# GIVEN TASK
From the listing below, copy only the lines running from the line that contains "x=side * KNOB_X[0])" to the line that contains "record = json.load(file)", both included.

# DATA

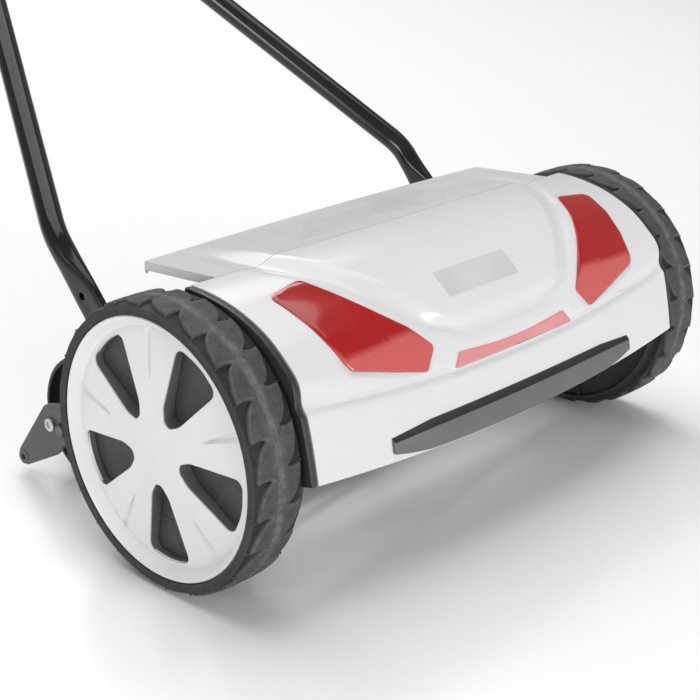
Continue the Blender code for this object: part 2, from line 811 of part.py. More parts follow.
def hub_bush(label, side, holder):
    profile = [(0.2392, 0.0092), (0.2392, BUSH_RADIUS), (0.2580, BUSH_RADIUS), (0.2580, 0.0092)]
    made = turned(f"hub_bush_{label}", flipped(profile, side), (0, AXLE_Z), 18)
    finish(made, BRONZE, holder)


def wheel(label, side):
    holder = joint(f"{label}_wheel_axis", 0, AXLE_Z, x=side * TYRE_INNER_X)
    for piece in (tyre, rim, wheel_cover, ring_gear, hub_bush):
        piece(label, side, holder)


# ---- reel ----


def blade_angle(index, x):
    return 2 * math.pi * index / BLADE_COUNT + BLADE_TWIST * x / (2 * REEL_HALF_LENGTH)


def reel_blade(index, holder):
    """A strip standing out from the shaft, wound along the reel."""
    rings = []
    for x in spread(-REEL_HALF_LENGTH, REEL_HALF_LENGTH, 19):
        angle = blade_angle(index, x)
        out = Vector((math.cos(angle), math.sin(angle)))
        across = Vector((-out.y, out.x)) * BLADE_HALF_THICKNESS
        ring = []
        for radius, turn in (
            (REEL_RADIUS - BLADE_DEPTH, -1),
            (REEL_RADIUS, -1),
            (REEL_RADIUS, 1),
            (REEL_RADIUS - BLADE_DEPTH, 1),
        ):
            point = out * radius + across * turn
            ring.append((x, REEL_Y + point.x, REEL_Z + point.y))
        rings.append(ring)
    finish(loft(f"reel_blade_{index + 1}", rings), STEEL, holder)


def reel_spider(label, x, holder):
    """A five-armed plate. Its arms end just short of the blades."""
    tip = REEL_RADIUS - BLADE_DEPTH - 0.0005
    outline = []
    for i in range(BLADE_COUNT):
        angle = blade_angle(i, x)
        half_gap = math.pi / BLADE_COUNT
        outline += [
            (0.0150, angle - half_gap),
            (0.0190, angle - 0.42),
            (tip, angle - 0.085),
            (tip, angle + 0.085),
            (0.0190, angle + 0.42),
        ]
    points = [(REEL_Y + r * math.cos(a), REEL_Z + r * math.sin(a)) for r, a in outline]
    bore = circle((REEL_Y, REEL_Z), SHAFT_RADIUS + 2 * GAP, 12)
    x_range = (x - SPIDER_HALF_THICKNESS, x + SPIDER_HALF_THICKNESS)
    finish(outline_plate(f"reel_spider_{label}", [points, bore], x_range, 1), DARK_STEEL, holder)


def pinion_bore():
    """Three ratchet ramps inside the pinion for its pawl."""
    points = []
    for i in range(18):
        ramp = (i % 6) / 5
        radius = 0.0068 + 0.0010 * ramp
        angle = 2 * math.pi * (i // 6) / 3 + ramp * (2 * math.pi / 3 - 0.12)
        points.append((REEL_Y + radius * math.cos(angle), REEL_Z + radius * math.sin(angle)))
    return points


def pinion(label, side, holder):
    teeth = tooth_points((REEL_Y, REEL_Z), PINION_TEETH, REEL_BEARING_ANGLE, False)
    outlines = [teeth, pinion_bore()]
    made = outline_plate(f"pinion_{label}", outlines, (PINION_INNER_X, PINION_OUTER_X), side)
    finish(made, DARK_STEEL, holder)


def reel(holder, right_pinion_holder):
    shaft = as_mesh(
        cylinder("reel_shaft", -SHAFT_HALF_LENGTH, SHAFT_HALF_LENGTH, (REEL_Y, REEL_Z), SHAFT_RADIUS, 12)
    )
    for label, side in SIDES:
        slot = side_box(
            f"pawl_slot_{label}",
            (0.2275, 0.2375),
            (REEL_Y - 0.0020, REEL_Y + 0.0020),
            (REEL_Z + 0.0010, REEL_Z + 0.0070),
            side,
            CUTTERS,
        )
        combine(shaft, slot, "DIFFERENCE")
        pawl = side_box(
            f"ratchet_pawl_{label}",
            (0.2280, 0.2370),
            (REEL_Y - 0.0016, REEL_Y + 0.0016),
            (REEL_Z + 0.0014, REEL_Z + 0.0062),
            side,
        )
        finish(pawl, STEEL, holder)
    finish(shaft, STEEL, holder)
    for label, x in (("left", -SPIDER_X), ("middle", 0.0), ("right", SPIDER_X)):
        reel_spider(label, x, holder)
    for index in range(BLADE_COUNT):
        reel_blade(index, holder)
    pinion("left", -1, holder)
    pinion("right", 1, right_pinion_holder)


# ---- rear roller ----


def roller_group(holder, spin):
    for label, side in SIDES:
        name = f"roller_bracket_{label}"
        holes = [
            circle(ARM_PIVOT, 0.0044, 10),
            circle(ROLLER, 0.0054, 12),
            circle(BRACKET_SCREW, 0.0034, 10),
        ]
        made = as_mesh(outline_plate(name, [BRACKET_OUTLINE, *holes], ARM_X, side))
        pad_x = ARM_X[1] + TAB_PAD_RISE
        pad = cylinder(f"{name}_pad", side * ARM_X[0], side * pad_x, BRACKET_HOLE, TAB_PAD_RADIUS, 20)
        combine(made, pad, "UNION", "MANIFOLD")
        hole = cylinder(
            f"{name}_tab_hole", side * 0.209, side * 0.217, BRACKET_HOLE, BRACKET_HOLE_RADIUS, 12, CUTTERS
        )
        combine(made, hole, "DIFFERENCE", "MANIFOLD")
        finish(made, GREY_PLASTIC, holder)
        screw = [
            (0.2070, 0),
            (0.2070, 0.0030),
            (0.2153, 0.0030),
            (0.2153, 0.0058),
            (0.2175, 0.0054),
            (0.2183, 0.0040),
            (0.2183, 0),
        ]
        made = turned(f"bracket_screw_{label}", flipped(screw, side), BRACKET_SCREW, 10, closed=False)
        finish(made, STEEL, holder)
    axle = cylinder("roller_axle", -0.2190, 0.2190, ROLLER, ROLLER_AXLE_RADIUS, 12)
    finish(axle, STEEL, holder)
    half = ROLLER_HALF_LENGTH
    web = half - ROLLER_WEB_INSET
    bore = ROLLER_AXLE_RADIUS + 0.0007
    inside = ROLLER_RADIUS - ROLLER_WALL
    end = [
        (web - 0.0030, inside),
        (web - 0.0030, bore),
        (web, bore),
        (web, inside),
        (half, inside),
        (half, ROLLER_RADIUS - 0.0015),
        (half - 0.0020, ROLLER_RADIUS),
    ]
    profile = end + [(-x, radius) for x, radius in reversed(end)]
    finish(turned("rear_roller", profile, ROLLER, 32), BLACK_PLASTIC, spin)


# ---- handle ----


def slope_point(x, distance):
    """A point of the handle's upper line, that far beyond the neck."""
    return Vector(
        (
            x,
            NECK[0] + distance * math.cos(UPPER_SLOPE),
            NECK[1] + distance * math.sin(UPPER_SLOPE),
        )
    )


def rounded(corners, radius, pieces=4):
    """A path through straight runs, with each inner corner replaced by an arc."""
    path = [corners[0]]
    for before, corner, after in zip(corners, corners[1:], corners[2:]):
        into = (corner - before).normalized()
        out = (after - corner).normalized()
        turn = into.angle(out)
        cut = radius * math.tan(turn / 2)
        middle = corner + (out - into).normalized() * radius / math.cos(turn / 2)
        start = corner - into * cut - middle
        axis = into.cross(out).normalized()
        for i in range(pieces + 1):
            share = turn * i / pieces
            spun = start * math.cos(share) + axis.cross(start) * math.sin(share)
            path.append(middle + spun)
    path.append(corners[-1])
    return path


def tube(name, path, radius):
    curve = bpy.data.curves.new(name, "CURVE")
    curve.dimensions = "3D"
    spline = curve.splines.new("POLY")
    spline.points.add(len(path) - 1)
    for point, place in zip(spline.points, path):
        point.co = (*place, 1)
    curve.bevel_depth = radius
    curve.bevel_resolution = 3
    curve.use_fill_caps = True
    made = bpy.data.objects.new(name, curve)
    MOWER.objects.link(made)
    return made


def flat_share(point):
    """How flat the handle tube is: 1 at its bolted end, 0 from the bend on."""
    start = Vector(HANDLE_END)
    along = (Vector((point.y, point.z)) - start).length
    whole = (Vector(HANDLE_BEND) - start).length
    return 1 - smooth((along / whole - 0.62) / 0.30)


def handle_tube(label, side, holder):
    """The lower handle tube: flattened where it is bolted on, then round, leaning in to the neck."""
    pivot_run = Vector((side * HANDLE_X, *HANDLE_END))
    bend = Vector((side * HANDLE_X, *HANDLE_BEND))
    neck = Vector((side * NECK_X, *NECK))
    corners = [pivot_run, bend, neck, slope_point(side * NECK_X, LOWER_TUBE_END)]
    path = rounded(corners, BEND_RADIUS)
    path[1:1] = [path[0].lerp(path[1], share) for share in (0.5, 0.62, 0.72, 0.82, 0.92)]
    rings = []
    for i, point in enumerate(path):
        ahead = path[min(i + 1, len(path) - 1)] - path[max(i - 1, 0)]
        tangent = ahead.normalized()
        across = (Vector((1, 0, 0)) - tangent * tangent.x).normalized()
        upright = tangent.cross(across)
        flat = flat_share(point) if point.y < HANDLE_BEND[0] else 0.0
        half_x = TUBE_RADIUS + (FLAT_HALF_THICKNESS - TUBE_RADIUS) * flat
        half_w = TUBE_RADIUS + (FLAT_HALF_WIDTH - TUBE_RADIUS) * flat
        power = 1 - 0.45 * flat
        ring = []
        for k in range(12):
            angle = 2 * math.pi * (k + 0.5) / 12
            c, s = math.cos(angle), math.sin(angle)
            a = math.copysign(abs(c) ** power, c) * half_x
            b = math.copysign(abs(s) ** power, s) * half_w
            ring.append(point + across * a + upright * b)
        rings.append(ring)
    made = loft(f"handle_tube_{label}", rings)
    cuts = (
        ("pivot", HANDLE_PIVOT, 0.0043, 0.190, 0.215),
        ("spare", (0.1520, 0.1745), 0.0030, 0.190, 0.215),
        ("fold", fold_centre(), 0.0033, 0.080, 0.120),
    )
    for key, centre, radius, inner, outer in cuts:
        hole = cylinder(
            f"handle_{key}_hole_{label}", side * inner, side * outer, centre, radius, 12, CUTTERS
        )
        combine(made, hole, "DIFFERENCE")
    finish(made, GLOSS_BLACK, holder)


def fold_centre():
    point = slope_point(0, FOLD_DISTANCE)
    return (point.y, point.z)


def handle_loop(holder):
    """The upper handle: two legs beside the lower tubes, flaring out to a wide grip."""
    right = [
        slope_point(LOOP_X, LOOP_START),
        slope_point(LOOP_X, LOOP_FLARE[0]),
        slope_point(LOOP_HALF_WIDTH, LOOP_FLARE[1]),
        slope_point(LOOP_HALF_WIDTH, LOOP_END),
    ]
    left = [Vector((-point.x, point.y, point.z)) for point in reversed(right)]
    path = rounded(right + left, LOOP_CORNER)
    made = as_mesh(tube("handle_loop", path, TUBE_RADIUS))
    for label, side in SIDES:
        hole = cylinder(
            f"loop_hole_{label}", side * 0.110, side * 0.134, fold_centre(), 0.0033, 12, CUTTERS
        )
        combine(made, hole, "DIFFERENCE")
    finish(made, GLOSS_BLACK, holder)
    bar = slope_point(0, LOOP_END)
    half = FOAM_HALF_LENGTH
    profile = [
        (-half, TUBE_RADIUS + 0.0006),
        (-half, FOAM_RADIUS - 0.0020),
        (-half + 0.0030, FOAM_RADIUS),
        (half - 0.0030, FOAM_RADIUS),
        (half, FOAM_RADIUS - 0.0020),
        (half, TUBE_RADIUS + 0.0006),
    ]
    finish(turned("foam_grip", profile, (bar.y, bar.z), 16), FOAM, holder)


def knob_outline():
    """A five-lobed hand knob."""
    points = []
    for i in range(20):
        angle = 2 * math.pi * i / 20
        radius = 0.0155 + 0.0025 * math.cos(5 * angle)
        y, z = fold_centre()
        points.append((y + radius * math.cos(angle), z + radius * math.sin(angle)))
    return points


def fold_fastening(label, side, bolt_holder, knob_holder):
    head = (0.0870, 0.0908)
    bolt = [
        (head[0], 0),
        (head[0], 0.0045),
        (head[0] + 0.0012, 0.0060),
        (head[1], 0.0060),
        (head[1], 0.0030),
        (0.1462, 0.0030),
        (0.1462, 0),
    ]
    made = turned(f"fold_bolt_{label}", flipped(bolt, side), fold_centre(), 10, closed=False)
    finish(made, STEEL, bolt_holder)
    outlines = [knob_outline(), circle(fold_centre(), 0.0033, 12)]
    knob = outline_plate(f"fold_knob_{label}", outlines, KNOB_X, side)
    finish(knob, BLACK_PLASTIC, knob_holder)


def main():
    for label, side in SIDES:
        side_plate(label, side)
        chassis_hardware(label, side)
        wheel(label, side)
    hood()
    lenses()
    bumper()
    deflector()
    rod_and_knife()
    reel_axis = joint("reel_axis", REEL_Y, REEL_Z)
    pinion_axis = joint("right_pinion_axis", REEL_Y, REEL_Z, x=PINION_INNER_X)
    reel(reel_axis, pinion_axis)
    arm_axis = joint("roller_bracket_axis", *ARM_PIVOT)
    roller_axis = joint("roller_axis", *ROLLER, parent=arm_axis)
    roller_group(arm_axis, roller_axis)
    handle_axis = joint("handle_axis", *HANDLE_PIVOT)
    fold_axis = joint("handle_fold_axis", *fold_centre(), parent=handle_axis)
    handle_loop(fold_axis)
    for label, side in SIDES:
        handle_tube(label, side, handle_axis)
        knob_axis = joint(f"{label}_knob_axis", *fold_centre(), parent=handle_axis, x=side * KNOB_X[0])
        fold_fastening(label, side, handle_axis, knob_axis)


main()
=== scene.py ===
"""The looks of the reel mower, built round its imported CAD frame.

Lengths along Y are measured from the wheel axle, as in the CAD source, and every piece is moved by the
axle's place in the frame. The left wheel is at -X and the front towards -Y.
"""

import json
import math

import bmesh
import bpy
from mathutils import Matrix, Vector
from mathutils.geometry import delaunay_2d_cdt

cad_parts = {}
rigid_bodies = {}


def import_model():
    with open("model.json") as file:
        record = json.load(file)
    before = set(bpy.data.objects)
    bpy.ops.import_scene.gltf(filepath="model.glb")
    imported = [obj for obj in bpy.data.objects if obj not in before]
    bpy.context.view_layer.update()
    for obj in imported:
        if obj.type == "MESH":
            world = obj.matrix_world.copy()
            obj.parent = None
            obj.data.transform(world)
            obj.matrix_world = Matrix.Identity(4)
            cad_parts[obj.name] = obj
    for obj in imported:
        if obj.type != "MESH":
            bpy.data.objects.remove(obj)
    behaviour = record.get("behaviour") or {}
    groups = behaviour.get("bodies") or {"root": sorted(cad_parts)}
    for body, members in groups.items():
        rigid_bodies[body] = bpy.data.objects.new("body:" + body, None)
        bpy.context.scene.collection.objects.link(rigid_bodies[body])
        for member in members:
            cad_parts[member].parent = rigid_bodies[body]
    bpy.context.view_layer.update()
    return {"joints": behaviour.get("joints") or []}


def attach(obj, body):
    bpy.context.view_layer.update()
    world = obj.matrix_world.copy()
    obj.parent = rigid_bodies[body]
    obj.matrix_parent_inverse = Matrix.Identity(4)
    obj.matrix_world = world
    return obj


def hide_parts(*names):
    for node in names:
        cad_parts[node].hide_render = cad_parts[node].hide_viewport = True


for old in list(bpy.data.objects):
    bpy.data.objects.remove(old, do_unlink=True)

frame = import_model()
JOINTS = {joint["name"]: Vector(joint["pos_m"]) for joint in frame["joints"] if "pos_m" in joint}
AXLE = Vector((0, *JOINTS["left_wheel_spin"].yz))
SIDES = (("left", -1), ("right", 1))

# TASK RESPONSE
        knob_axis = joint(f"{label}_knob_axis", *fold_centre(), parent=handle_axis, x=side * KNOB_X[0])
        fold_fastening(label, side, handle_axis, knob_axis)


main()
=== scene.py ===
"""The looks of the reel mower, built round its imported CAD frame.

Lengths along Y are measured from the wheel axle, as in the CAD source, and every piece is moved by the
axle's place in the frame. The left wheel is at -X and the front towards -Y.
"""

import json
import math

import bmesh
import bpy
from mathutils import Matrix, Vector
from mathutils.geometry import delaunay_2d_cdt

cad_parts = {}
rigid_bodies = {}


def import_model():
    with open("model.json") as file:
        record = json.load(file)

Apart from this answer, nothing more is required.